> [Directive]:
Repeat the listing below in full, exactly as it stands.
# Stored data start
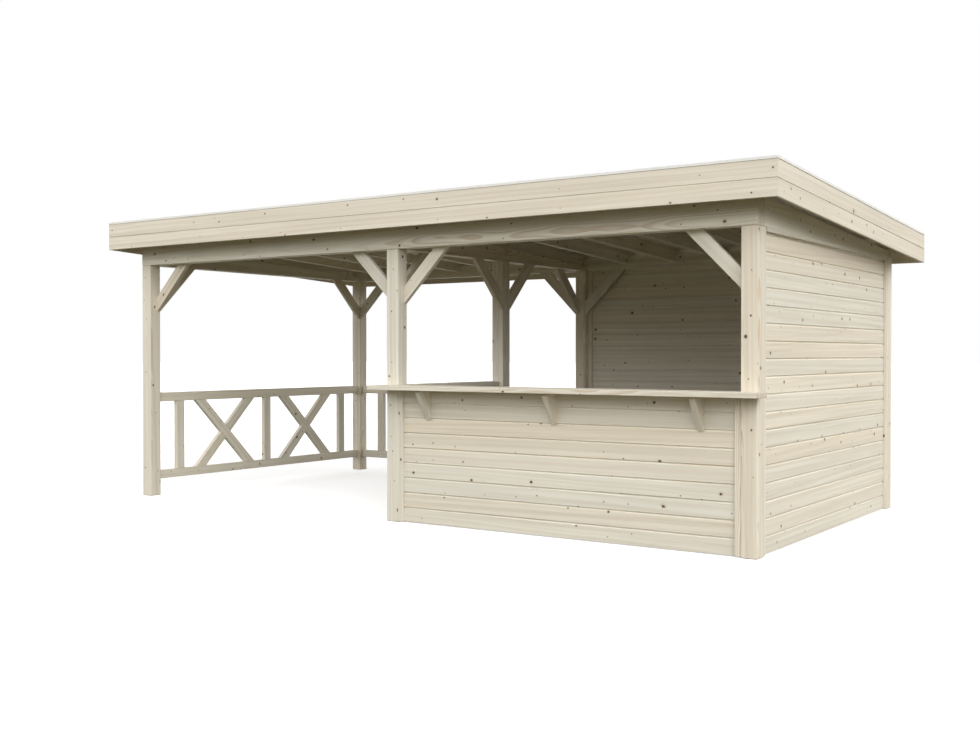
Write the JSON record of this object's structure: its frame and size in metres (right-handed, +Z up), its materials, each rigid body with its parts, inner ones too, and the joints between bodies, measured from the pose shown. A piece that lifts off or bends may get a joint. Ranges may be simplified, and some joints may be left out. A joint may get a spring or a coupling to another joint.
{
  "type": "garden pavilion",
  "caption": "Free-standing timber garden pavilion with a lean-to roof, an open railed terrace bay and a boarded bar bay with a serving counter.",
  "frame": {"origin": "on the ground, under the middle of the roof's outline", "axes": "+X along the front, from the terrace bay to the bar bay, +Y to the back, +Z up"},
  "size_m": [6.42, 3.519, 2.5326],
  "materials": {
    "post_timber": "planed untreated spruce posts, matt, with small dark knots",
    "beam_timber": "planed untreated spruce beams, matt",
    "brace_timber": "planed untreated spruce boards, matt",
    "rafter_timber": "planed untreated spruce, matt",
    "roof_board": "tongue-and-groove spruce roof boards, matt",
    "roof_felt": "mineral roofing felt, dark grey, rough",
    "fascia_board": "planed untreated spruce boards, matt, with small dark knots",
    "edge_trim": "folded sheet, off-white, satin",
    "batten_timber": "planed untreated spruce battens, matt",
    "wall_board": "tongue-and-groove spruce boards, matt, with small dark knots",
    "counter_timber": "planed spruce boards, matt",
    "railing_timber": "planed untreated spruce, matt"
  },
  "bodies": {
    "root": {"post_front_left": "post_timber", "post_front_middle": "post_timber", "post_front_right": "post_timber", "post_back_left": "post_timber", "post_back_middle": "post_timber", "post_back_right": "post_timber", "post_bar_side": "post_timber", "beam_front": "beam_timber", "beam_back": "beam_timber", "beam_left": "beam_timber", "beam_centre": "beam_timber", "beam_right": "beam_timber", "braces_front_left": "brace_timber", "braces_front_middle": "brace_timber", "braces_front_right": "brace_timber", "braces_back_left": "brace_timber", "braces_back_middle": "brace_timber", "braces_back_right": "brace_timber", "braces_bar_side": "brace_timber", "rafters": "rafter_timber", "roof_boards": "roof_board", "roof_felt": "roof_felt", "fascia_front_lower": "fascia_board", "fascia_front_upper": "fascia_board", "fascia_back_lower": "fascia_board", "fascia_back_upper": "fascia_board", "fascia_left_lower": "fascia_board", "fascia_left_upper": "fascia_board", "fascia_right_lower": "fascia_board", "fascia_right_upper": "fascia_board", "trim_front": "edge_trim", "trim_back": "edge_trim", "trim_left": "edge_trim", "trim_right": "edge_trim", "wall_right": "wall_board", "wall_back": "wall_board", "wall_bar_front": "wall_board", "wall_bar_side": "wall_board", "wall_battens": "batten_timber", "counter_front": "counter_timber", "counter_side": "counter_timber", "counter_brackets": "counter_timber", "railing_left": "railing_timber", "railing_back": "railing_timber"}
  },
  "joints": []
}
# Stored data end
> [Completed exercise]:
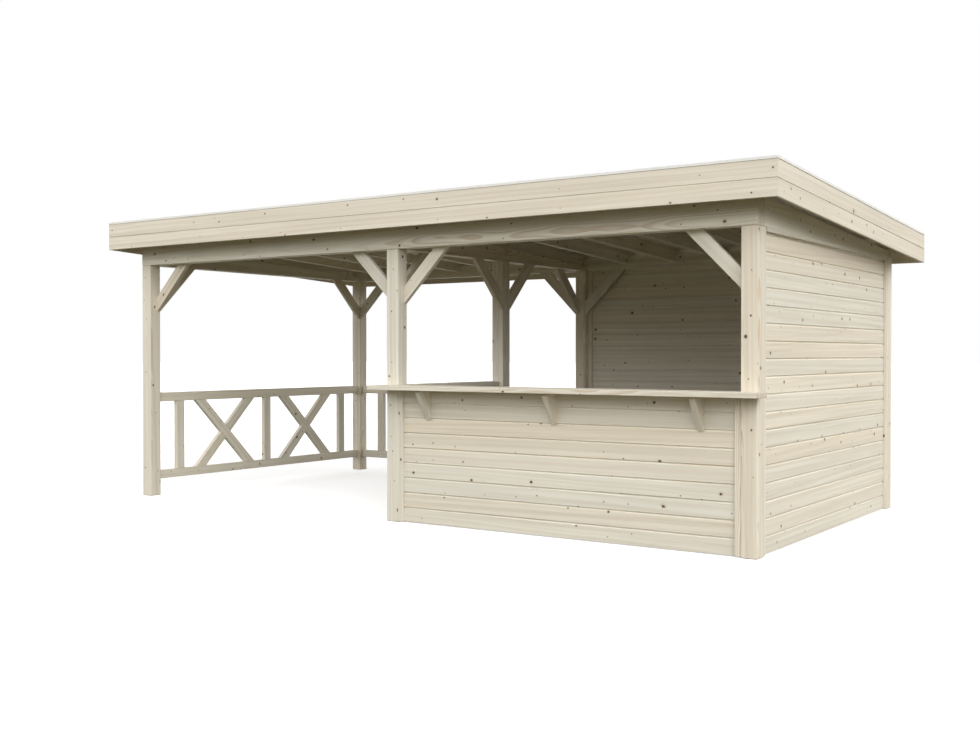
Write the JSON record of this object's structure: its frame and size in metres (right-handed, +Z up), its materials, each rigid body with its parts, inner ones too, and the joints between bodies, measured from the pose shown. A piece that lifts off or bends may get a joint. Ranges may be simplified, and some joints may be left out. A joint may get a spring or a coupling to another joint.
{
  "type": "garden pavilion",
  "caption": "Free-standing timber garden pavilion with a lean-to roof, an open railed terrace bay and a boarded bar bay with a serving counter.",
  "frame": {"origin": "on the ground, under the middle of the roof's outline", "axes": "+X along the front, from the terrace bay to the bar bay, +Y to the back, +Z up"},
  "size_m": [6.42, 3.519, 2.5326],
  "materials": {
    "post_timber": "planed untreated spruce posts, matt, with small dark knots",
    "beam_timber": "planed untreated spruce beams, matt",
    "brace_timber": "planed untreated spruce boards, matt",
    "rafter_timber": "planed untreated spruce, matt",
    "roof_board": "tongue-and-groove spruce roof boards, matt",
    "roof_felt": "mineral roofing felt, dark grey, rough",
    "fascia_board": "planed untreated spruce boards, matt, with small dark knots",
    "edge_trim": "folded sheet, off-white, satin",
    "batten_timber": "planed untreated spruce battens, matt",
    "wall_board": "tongue-and-groove spruce boards, matt, with small dark knots",
    "counter_timber": "planed spruce boards, matt",
    "railing_timber": "planed untreated spruce, matt"
  },
  "bodies": {
    "root": {"post_front_left": "post_timber", "post_front_middle": "post_timber", "post_front_right": "post_timber", "post_back_left": "post_timber", "post_back_middle": "post_timber", "post_back_right": "post_timber", "post_bar_side": "post_timber", "beam_front": "beam_timber", "beam_back": "beam_timber", "beam_left": "beam_timber", "beam_centre": "beam_timber", "beam_right": "beam_timber", "braces_front_left": "brace_timber", "braces_front_middle": "brace_timber", "braces_front_right": "brace_timber", "braces_back_left": "brace_timber", "braces_back_middle": "brace_timber", "braces_back_right": "brace_timber", "braces_bar_side": "brace_timber", "rafters": "rafter_timber", "roof_boards": "roof_board", "roof_felt": "roof_felt", "fascia_front_lower": "fascia_board", "fascia_front_upper": "fascia_board", "fascia_back_lower": "fascia_board", "fascia_back_upper": "fascia_board", "fascia_left_lower": "fascia_board", "fascia_left_upper": "fascia_board", "fascia_right_lower": "fascia_board", "fascia_right_upper": "fascia_board", "trim_front": "edge_trim", "trim_back": "edge_trim", "trim_left": "edge_trim", "trim_right": "edge_trim", "wall_right": "wall_board", "wall_back": "wall_board", "wall_bar_front": "wall_board", "wall_bar_side": "wall_board", "wall_battens": "batten_timber", "counter_front": "counter_timber", "counter_side": "counter_timber", "counter_brackets": "counter_timber", "railing_left": "railing_timber", "railing_back": "railing_timber"}
  },
  "joints": []
}